**Short exercise**
Only lines with the string "imported" matter here; gather them from the material below.
— Start of Input material —
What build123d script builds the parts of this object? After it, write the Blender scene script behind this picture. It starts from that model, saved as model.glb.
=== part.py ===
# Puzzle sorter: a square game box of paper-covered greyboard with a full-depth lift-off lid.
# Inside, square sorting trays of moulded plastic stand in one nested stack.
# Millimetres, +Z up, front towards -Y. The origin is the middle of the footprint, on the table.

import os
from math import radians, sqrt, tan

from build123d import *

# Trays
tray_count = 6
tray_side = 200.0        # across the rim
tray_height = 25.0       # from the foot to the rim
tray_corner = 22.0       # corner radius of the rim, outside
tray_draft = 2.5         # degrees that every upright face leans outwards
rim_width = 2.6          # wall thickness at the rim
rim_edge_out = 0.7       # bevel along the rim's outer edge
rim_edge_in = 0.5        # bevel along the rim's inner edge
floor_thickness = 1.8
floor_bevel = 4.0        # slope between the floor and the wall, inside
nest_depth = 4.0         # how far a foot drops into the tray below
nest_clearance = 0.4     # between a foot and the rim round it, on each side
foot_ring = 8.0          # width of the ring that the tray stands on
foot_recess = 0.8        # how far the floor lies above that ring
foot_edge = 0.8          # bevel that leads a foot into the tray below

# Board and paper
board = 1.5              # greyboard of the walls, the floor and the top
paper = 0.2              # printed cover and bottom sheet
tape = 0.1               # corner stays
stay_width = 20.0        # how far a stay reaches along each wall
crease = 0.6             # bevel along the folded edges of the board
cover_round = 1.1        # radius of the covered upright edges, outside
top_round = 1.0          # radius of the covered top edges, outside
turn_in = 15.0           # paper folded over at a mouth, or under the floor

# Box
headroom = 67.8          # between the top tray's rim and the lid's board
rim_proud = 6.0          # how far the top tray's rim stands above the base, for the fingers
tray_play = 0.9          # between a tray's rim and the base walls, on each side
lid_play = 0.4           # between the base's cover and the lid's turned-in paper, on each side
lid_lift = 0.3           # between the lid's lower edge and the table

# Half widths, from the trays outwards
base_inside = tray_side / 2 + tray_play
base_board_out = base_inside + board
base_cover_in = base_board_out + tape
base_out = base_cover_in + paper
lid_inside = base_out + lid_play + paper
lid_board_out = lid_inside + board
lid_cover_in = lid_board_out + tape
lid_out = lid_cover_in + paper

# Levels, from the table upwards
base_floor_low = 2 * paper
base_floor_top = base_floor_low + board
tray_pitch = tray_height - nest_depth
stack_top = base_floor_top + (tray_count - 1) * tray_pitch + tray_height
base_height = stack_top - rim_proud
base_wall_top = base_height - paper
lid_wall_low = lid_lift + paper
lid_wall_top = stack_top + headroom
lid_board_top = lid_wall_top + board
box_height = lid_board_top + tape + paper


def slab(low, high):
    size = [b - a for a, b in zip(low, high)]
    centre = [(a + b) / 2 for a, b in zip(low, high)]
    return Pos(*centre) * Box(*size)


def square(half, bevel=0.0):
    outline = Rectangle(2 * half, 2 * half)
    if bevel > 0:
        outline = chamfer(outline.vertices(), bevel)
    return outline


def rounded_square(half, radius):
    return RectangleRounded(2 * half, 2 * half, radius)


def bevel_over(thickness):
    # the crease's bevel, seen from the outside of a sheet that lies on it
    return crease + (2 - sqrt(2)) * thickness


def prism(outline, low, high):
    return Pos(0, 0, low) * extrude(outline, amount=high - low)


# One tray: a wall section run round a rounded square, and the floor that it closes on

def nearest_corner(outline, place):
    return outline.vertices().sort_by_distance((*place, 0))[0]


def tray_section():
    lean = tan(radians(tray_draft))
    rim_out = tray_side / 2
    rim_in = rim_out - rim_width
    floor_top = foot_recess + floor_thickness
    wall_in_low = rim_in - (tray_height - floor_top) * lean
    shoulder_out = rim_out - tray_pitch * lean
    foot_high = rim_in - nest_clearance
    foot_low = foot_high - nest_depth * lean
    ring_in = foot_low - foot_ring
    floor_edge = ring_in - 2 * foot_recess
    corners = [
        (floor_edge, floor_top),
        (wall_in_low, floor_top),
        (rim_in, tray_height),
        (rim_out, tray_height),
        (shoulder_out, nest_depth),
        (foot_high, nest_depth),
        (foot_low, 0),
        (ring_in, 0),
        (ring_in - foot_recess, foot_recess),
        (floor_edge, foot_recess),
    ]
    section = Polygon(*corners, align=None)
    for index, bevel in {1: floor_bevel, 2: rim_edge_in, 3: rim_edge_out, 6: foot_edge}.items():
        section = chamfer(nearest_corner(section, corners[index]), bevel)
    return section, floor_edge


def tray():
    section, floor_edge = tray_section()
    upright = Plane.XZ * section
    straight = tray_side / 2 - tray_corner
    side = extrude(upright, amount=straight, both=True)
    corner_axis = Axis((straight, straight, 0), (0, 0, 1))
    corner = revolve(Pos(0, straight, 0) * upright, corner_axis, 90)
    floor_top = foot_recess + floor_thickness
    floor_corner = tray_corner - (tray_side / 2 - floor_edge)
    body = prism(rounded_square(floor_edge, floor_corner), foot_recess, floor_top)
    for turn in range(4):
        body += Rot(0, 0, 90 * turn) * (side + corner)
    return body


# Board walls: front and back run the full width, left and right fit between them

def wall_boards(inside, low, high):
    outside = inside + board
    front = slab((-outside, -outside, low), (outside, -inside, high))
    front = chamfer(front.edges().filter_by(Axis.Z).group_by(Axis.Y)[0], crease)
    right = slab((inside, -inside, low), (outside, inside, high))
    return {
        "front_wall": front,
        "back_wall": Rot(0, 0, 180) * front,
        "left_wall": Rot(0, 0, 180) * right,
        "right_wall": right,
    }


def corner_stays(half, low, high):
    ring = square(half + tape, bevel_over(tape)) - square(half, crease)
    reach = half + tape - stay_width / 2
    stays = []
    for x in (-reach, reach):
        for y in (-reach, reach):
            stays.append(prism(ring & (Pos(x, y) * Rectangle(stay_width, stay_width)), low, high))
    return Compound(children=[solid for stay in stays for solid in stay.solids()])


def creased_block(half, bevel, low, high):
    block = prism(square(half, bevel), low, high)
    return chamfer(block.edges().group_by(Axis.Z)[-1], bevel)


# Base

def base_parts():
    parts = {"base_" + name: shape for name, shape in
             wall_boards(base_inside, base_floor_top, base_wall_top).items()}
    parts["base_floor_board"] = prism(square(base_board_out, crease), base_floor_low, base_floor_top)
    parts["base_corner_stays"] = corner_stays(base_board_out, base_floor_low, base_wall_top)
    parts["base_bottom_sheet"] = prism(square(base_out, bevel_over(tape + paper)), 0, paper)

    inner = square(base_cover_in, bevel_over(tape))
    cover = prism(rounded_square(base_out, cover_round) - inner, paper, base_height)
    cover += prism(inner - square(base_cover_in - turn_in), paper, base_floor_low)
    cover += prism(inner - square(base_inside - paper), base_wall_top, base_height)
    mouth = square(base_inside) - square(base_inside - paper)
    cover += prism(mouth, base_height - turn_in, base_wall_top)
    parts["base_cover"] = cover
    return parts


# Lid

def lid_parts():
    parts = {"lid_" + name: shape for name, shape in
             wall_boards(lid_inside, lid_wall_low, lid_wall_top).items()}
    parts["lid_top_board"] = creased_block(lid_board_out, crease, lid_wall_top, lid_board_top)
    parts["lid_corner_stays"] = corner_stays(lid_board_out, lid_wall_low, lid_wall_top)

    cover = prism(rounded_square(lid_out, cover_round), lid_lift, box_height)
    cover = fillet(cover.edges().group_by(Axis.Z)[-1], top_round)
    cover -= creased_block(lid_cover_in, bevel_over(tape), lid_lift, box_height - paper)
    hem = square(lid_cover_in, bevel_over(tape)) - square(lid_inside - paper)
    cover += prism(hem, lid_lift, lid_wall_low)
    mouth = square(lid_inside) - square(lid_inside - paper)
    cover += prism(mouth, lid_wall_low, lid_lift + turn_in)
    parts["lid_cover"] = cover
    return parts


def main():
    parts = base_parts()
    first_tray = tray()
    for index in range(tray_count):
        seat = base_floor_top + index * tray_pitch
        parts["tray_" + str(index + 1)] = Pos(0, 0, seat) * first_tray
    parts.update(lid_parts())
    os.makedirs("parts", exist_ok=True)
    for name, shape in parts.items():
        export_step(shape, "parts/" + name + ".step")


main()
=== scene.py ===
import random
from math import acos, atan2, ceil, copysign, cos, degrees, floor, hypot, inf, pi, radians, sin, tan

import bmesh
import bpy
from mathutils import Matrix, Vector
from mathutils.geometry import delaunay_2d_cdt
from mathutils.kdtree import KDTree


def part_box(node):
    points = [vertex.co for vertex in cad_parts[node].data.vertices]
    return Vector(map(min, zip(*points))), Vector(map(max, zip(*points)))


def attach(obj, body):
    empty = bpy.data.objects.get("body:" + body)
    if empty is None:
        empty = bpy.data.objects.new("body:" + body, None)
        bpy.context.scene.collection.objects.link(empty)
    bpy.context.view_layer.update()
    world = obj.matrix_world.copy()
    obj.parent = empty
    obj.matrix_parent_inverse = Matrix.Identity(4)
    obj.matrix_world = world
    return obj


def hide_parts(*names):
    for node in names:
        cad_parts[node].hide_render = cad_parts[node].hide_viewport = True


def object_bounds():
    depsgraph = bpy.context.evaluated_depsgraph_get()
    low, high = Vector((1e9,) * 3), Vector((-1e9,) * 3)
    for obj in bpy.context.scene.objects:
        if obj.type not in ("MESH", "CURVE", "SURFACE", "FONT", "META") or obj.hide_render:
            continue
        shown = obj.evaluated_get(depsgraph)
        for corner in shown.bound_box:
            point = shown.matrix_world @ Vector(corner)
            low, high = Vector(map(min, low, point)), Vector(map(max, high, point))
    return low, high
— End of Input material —
— Start of Input material —
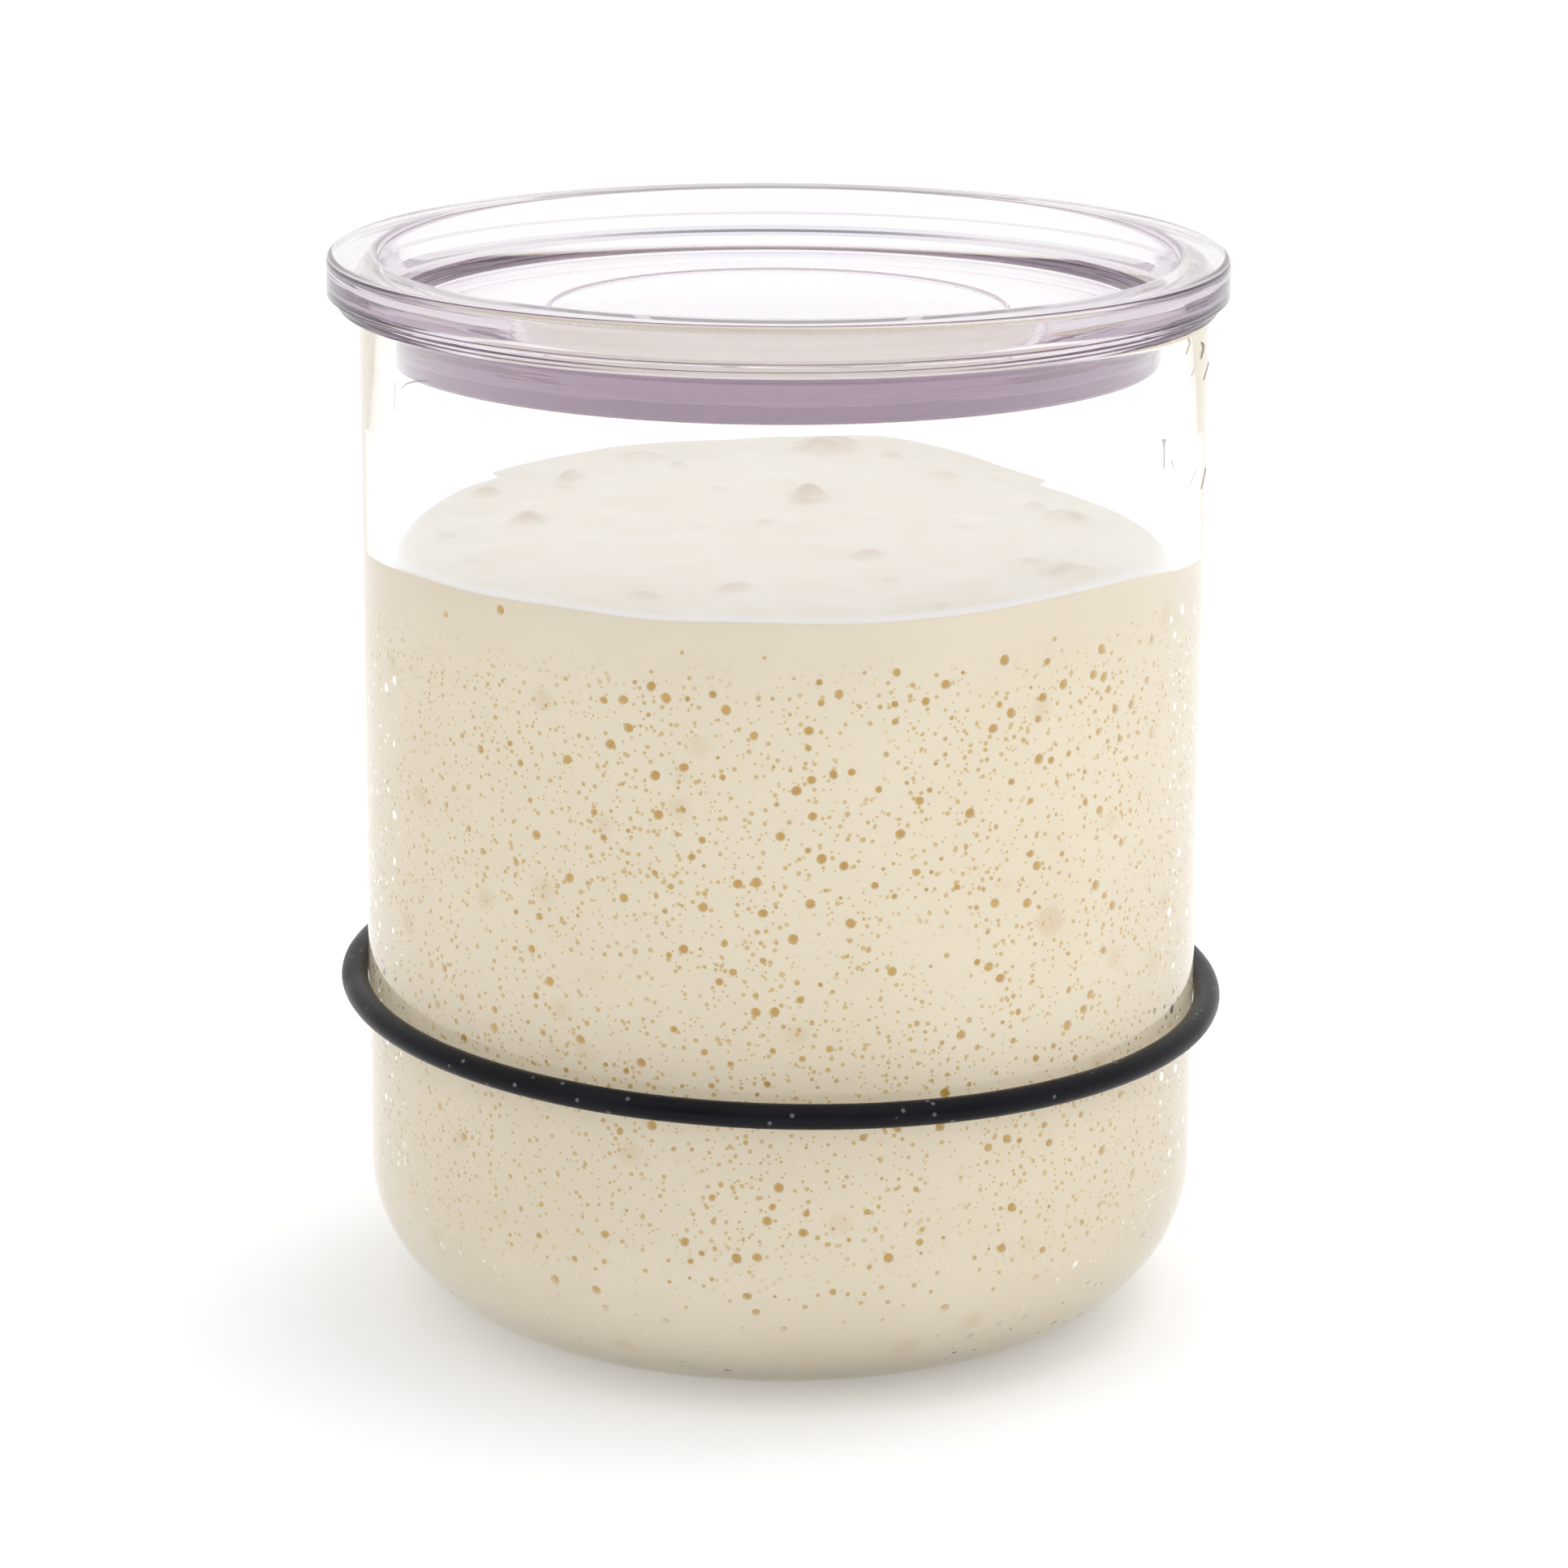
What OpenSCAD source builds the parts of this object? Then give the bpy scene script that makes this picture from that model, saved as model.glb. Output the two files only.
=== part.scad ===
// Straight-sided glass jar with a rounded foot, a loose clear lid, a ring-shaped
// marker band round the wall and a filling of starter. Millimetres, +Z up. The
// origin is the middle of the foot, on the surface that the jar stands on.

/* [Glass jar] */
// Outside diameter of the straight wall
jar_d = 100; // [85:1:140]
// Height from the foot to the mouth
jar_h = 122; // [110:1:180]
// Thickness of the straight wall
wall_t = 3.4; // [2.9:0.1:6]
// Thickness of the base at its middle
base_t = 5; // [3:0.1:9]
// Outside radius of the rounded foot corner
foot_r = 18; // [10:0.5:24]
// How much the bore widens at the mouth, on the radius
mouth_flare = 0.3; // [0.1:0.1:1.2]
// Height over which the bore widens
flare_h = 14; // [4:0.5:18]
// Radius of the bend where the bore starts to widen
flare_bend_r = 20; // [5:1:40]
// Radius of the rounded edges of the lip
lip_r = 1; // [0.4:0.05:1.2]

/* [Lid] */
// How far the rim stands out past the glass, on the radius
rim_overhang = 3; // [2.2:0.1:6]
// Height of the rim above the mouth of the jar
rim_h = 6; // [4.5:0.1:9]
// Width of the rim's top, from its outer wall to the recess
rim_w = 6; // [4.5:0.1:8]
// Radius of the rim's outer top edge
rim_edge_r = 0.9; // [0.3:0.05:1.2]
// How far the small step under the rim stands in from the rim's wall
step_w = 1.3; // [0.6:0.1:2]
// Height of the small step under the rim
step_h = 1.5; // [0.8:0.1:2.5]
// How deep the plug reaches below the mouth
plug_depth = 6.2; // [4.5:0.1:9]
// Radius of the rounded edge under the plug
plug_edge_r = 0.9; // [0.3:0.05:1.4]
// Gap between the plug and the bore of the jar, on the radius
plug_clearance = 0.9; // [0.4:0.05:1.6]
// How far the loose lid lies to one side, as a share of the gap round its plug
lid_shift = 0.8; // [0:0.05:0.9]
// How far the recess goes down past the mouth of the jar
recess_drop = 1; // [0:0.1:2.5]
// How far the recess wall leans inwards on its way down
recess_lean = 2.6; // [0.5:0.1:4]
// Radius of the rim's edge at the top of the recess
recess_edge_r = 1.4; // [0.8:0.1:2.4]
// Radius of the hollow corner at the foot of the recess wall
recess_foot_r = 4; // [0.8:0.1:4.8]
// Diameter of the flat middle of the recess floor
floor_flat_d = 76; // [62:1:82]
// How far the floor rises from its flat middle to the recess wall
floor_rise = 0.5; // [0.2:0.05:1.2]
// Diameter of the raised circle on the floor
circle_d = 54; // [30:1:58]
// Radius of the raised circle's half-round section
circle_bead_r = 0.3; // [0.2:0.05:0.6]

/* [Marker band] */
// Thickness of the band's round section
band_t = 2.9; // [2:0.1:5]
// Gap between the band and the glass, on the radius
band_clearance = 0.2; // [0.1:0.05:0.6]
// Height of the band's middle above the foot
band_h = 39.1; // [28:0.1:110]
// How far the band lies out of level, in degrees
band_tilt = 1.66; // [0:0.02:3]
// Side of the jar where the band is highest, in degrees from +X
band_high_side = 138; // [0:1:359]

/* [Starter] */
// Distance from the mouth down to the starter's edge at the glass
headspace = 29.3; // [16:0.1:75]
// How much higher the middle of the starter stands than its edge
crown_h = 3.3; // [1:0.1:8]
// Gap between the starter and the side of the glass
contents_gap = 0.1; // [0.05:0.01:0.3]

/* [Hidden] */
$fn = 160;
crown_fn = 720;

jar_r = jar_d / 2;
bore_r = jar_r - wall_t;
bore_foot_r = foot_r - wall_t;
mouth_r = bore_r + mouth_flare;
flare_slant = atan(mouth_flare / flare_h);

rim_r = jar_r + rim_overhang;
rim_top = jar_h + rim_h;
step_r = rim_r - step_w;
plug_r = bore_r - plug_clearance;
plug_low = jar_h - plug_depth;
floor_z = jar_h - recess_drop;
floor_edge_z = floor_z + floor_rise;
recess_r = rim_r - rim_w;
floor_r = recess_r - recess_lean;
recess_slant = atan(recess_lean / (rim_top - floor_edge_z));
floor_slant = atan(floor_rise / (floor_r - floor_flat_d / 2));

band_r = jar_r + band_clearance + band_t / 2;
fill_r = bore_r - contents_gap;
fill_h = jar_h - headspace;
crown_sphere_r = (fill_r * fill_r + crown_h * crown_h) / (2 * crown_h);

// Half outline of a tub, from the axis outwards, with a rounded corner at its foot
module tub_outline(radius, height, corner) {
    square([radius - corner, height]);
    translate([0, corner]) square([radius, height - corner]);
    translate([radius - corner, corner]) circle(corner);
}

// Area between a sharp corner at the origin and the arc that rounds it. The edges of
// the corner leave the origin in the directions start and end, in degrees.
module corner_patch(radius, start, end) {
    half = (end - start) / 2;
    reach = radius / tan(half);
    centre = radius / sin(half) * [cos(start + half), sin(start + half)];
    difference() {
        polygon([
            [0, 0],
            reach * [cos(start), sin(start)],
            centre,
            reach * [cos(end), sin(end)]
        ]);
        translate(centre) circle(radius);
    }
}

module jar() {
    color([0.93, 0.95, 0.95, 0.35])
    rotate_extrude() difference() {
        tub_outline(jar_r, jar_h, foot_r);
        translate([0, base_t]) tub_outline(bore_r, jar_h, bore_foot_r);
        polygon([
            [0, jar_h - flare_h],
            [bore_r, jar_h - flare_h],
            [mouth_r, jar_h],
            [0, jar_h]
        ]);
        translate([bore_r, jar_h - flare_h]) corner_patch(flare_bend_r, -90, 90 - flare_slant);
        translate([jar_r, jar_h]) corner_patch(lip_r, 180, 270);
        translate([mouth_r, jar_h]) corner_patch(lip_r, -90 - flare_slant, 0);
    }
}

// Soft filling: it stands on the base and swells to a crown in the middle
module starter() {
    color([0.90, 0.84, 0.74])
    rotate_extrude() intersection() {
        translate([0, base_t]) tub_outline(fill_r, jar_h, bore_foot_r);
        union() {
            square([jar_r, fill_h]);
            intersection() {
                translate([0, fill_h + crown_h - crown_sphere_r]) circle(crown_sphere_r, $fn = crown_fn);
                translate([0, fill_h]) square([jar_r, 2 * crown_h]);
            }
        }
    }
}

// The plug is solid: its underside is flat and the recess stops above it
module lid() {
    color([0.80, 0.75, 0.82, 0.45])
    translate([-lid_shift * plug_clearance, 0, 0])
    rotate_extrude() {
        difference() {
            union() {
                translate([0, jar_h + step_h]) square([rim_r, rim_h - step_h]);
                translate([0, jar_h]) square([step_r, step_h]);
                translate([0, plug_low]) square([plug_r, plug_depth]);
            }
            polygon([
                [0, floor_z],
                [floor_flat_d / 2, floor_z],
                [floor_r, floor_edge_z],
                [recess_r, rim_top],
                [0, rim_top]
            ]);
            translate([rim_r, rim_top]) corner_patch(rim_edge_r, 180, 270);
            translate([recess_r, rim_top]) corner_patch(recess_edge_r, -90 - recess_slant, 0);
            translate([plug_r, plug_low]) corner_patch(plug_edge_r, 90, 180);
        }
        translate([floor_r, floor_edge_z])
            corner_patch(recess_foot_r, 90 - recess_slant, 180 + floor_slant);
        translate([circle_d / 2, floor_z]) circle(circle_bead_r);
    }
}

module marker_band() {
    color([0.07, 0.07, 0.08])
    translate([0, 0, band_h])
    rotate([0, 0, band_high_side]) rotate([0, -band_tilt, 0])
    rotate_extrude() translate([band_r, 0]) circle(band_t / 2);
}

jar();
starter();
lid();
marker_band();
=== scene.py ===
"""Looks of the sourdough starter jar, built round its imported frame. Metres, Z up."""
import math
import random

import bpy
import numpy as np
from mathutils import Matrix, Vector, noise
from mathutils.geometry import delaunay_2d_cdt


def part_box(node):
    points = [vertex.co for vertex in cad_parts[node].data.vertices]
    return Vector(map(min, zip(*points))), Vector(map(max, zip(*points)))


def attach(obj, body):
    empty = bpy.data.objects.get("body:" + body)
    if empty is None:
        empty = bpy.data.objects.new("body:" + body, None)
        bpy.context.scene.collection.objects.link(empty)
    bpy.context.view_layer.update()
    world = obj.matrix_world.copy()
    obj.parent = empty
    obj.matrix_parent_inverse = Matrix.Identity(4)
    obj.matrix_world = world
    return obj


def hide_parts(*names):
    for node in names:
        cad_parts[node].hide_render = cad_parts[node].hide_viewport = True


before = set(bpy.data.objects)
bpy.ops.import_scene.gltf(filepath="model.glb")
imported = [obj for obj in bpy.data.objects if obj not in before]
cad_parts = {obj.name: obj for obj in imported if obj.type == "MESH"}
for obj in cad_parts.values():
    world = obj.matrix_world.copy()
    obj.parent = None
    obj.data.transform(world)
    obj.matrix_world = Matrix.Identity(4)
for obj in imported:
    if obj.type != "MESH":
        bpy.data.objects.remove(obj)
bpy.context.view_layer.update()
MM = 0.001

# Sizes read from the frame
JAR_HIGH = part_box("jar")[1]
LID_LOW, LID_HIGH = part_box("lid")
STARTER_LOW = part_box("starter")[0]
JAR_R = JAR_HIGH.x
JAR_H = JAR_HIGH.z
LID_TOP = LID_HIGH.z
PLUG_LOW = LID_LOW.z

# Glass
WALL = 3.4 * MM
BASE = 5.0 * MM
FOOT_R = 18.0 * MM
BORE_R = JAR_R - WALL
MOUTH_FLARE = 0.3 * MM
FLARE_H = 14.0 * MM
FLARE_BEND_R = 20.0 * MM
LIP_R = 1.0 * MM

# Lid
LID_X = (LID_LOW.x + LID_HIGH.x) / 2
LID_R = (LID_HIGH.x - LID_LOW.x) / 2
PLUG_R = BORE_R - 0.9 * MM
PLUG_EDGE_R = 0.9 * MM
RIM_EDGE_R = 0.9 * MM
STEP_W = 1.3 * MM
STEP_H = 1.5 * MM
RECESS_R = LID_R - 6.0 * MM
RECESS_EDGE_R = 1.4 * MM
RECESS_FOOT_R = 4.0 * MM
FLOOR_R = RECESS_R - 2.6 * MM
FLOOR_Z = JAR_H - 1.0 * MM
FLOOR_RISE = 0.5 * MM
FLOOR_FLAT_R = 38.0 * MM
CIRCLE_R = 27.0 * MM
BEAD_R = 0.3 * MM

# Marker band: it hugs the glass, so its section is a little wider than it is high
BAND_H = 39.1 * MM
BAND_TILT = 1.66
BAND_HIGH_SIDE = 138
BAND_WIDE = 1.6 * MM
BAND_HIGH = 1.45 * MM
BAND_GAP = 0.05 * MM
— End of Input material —
**Answer to this problem**
"""Looks of the sourdough starter jar, built round its imported frame. Metres, Z up."""
imported = [obj for obj in bpy.data.objects if obj not in before]
cad_parts = {obj.name: obj for obj in imported if obj.type == "MESH"}
for obj in imported:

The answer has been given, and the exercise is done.